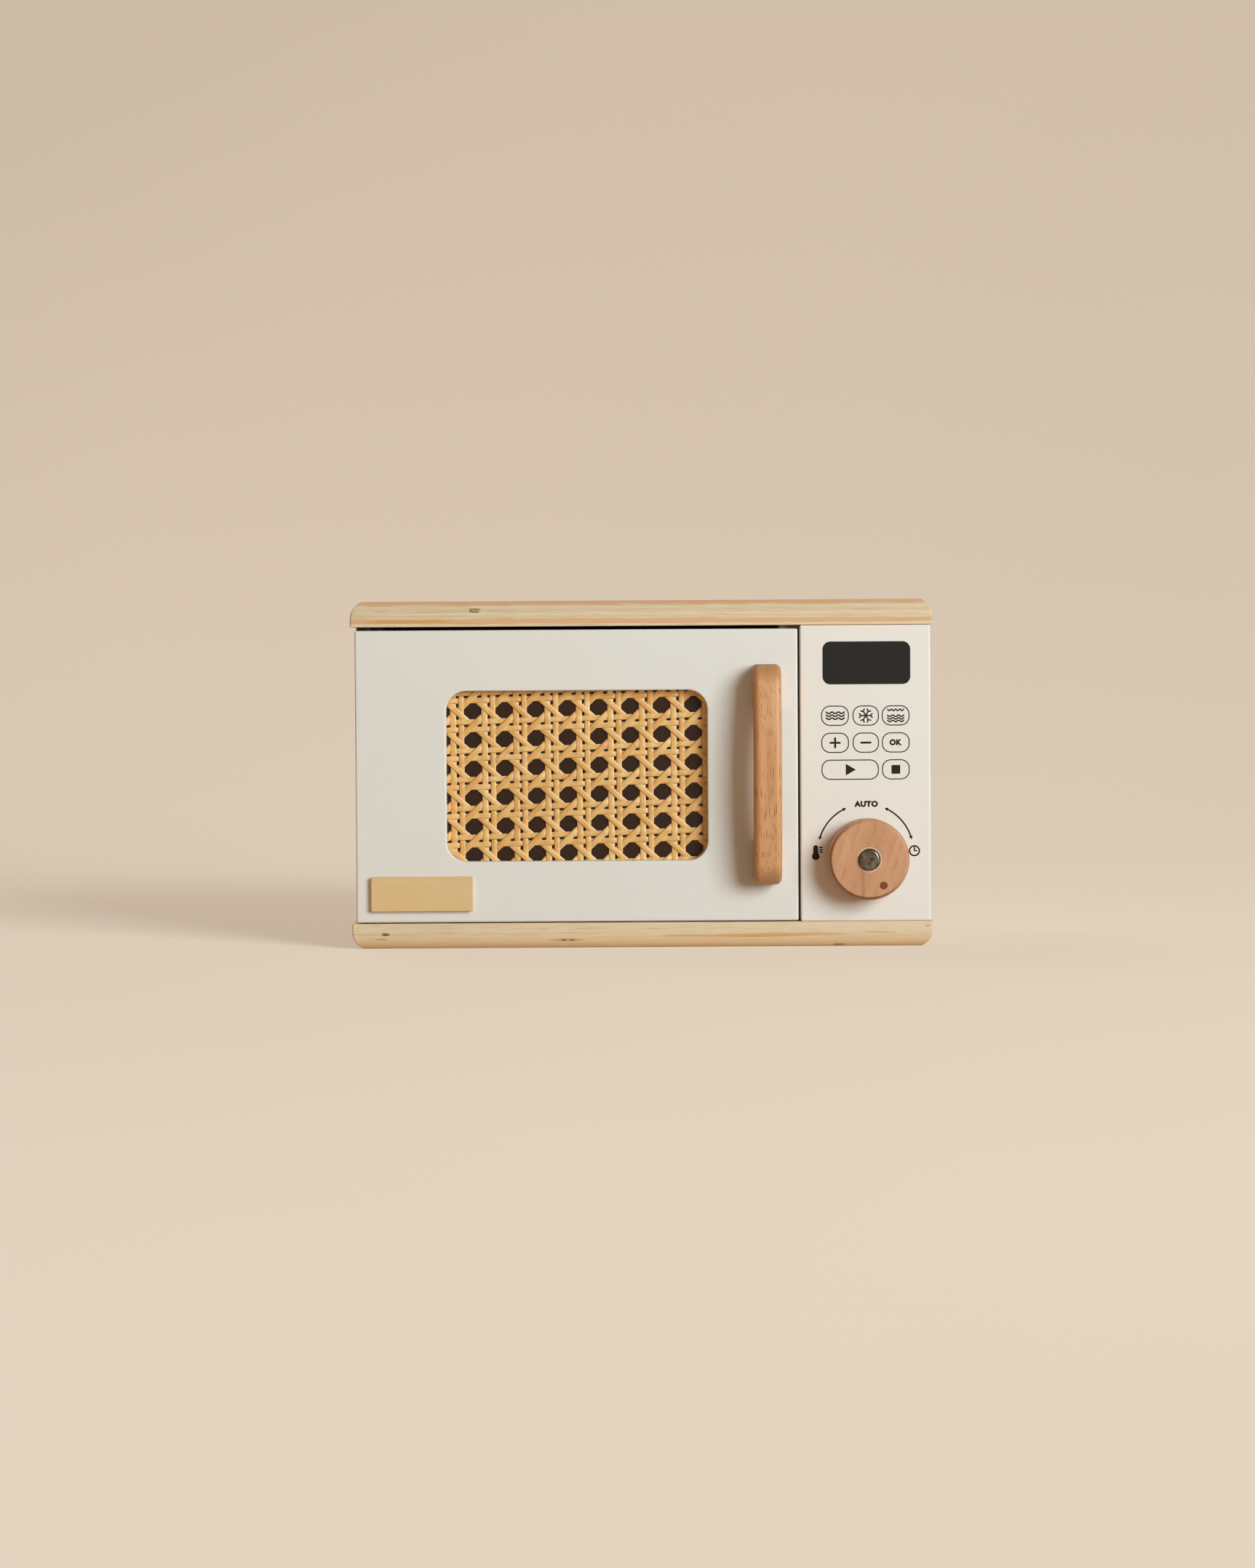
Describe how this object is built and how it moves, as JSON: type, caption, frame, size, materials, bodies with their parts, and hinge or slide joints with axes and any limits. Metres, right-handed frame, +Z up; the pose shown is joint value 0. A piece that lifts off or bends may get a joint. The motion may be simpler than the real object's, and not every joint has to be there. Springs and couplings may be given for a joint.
{
  "type": "toy microwave",
  "caption": "Wooden toy microwave with a hinged cane-window door, bow handle, turning beech knob, printed controls and a turntable.",
  "frame": {"origin": "middle of the bottom board's underside", "axes": "+X to the right seen from the front, -Y to the front, +Z up"},
  "size_m": [0.285, 0.1832, 0.1704],
  "materials": {
    "clear_wood": "satin clear oil on pale solid wood",
    "cream_paint": "satin cream lacquer on wood board",
    "cane": "peeled cane, satin",
    "smoked_acrylic": "dark smoked acrylic",
    "beech": "satin oiled beech",
    "birch_ply": "sanded birch plywood",
    "red_brown_paint": "matt red-brown paint",
    "bright_steel": "bright plated steel",
    "zinc_steel": "zinc-plated steel",
    "magnet_nickel": "nickel-plated magnet",
    "felt": "pressed felt"
  },
  "bodies": {
    "cabinet": {"top_board": "clear_wood", "bottom_board": "clear_wood", "left_side_board": "cream_paint", "right_side_board": "cream_paint", "divider_board": "cream_paint", "back_panel": "cream_paint", "control_panel": "cream_paint", "upper_hinge_pin": "zinc_steel", "lower_hinge_pin": "zinc_steel", "door_magnet": "magnet_nickel", "turntable_pivot": "beech", "turntable_washer": "felt", "top_dowels": "beech", "base_screws": "zinc_steel", "back_screws": "zinc_steel"},
    "door": {"door_panel": "cream_paint", "cane_webbing": "cane", "window_sheet": "smoked_acrylic", "cane_frame": "cream_paint", "cane_frame_screws": "zinc_steel", "door_handle": "beech", "handle_screws": "zinc_steel", "bare_plate": "birch_ply", "strike_disc": "zinc_steel"},
    "knob": {"control_knob": "beech", "knob_dot": "red_brown_paint", "knob_cap": "bright_steel", "knob_axle": "zinc_steel", "friction_washer": "felt", "rear_washer": "zinc_steel", "rear_cap": "bright_steel"},
    "turntable": {"turntable": "beech"}
  },
  "joints": [
    {"name": "door_hinge", "type": "hinge", "parent": "cabinet", "child": "door", "pos_m": [-0.1343, -0.0732, 0.0125], "axis": [0, 0, -1], "range_deg": [0, 105]},
    {"name": "knob_turn", "type": "hinge", "parent": "cabinet", "child": "knob", "pos_m": [0.1103, -0.0792, 0.0434], "axis": [0, -1, 0], "continuous": true},
    {"name": "turntable_spin", "type": "hinge", "parent": "cabinet", "child": "turntable", "pos_m": [-0.0304, 0.00335, 0.0125], "axis": [0, 0, 1], "continuous": true}
  ]
}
· · · ·
● Short problem
Take the listing above and write it out again exactly.

● Answer in full
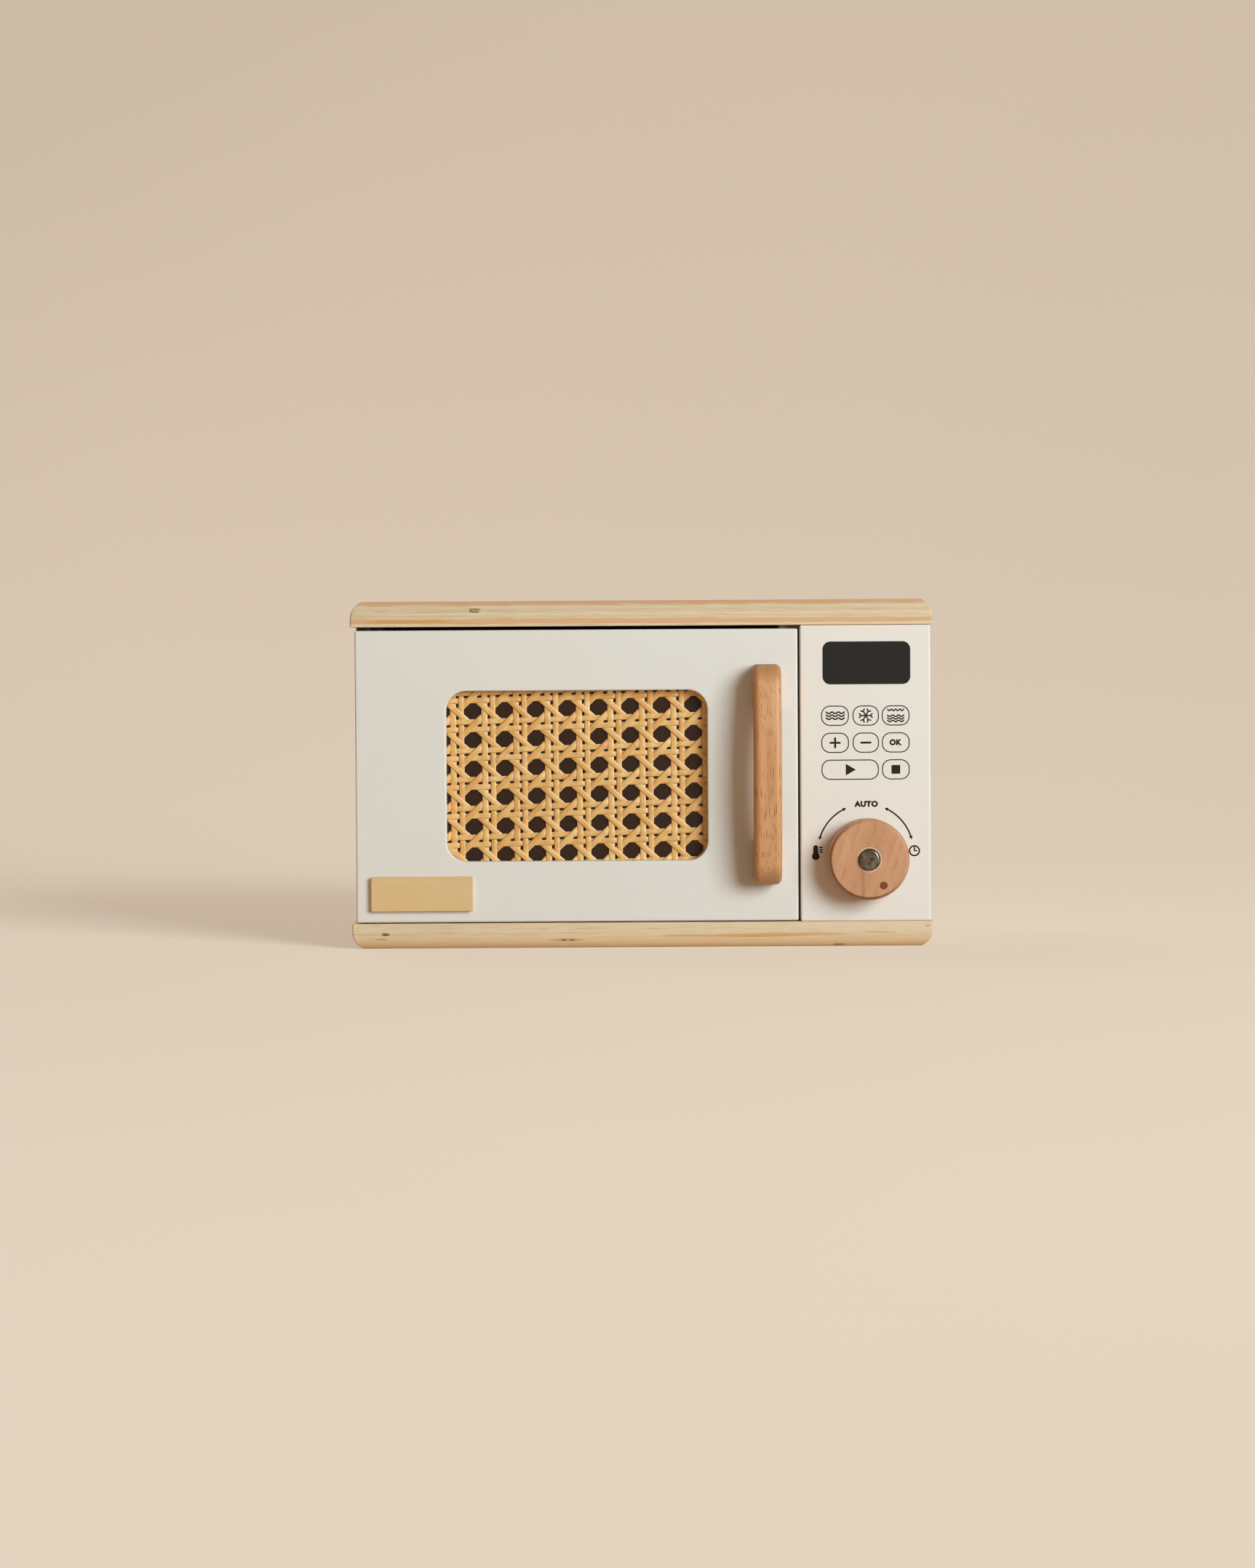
Describe how this object is built and how it moves, as JSON: type, caption, frame, size, materials, bodies with their parts, and hinge or slide joints with axes and any limits. Metres, right-handed frame, +Z up; the pose shown is joint value 0. A piece that lifts off or bends may get a joint. The motion may be simpler than the real object's, and not every joint has to be there. Springs and couplings may be given for a joint.
{
  "type": "toy microwave",
  "caption": "Wooden toy microwave with a hinged cane-window door, bow handle, turning beech knob, printed controls and a turntable.",
  "frame": {"origin": "middle of the bottom board's underside", "axes": "+X to the right seen from the front, -Y to the front, +Z up"},
  "size_m": [0.285, 0.1832, 0.1704],
  "materials": {
    "clear_wood": "satin clear oil on pale solid wood",
    "cream_paint": "satin cream lacquer on wood board",
    "cane": "peeled cane, satin",
    "smoked_acrylic": "dark smoked acrylic",
    "beech": "satin oiled beech",
    "birch_ply": "sanded birch plywood",
    "red_brown_paint": "matt red-brown paint",
    "bright_steel": "bright plated steel",
    "zinc_steel": "zinc-plated steel",
    "magnet_nickel": "nickel-plated magnet",
    "felt": "pressed felt"
  },
  "bodies": {
    "cabinet": {"top_board": "clear_wood", "bottom_board": "clear_wood", "left_side_board": "cream_paint", "right_side_board": "cream_paint", "divider_board": "cream_paint", "back_panel": "cream_paint", "control_panel": "cream_paint", "upper_hinge_pin": "zinc_steel", "lower_hinge_pin": "zinc_steel", "door_magnet": "magnet_nickel", "turntable_pivot": "beech", "turntable_washer": "felt", "top_dowels": "beech", "base_screws": "zinc_steel", "back_screws": "zinc_steel"},
    "door": {"door_panel": "cream_paint", "cane_webbing": "cane", "window_sheet": "smoked_acrylic", "cane_frame": "cream_paint", "cane_frame_screws": "zinc_steel", "door_handle": "beech", "handle_screws": "zinc_steel", "bare_plate": "birch_ply", "strike_disc": "zinc_steel"},
    "knob": {"control_knob": "beech", "knob_dot": "red_brown_paint", "knob_cap": "bright_steel", "knob_axle": "zinc_steel", "friction_washer": "felt", "rear_washer": "zinc_steel", "rear_cap": "bright_steel"},
    "turntable": {"turntable": "beech"}
  },
  "joints": [
    {"name": "door_hinge", "type": "hinge", "parent": "cabinet", "child": "door", "pos_m": [-0.1343, -0.0732, 0.0125], "axis": [0, 0, -1], "range_deg": [0, 105]},
    {"name": "knob_turn", "type": "hinge", "parent": "cabinet", "child": "knob", "pos_m": [0.1103, -0.0792, 0.0434], "axis": [0, -1, 0], "continuous": true},
    {"name": "turntable_spin", "type": "hinge", "parent": "cabinet", "child": "turntable", "pos_m": [-0.0304, 0.00335, 0.0125], "axis": [0, 0, 1], "continuous": true}
  ]
}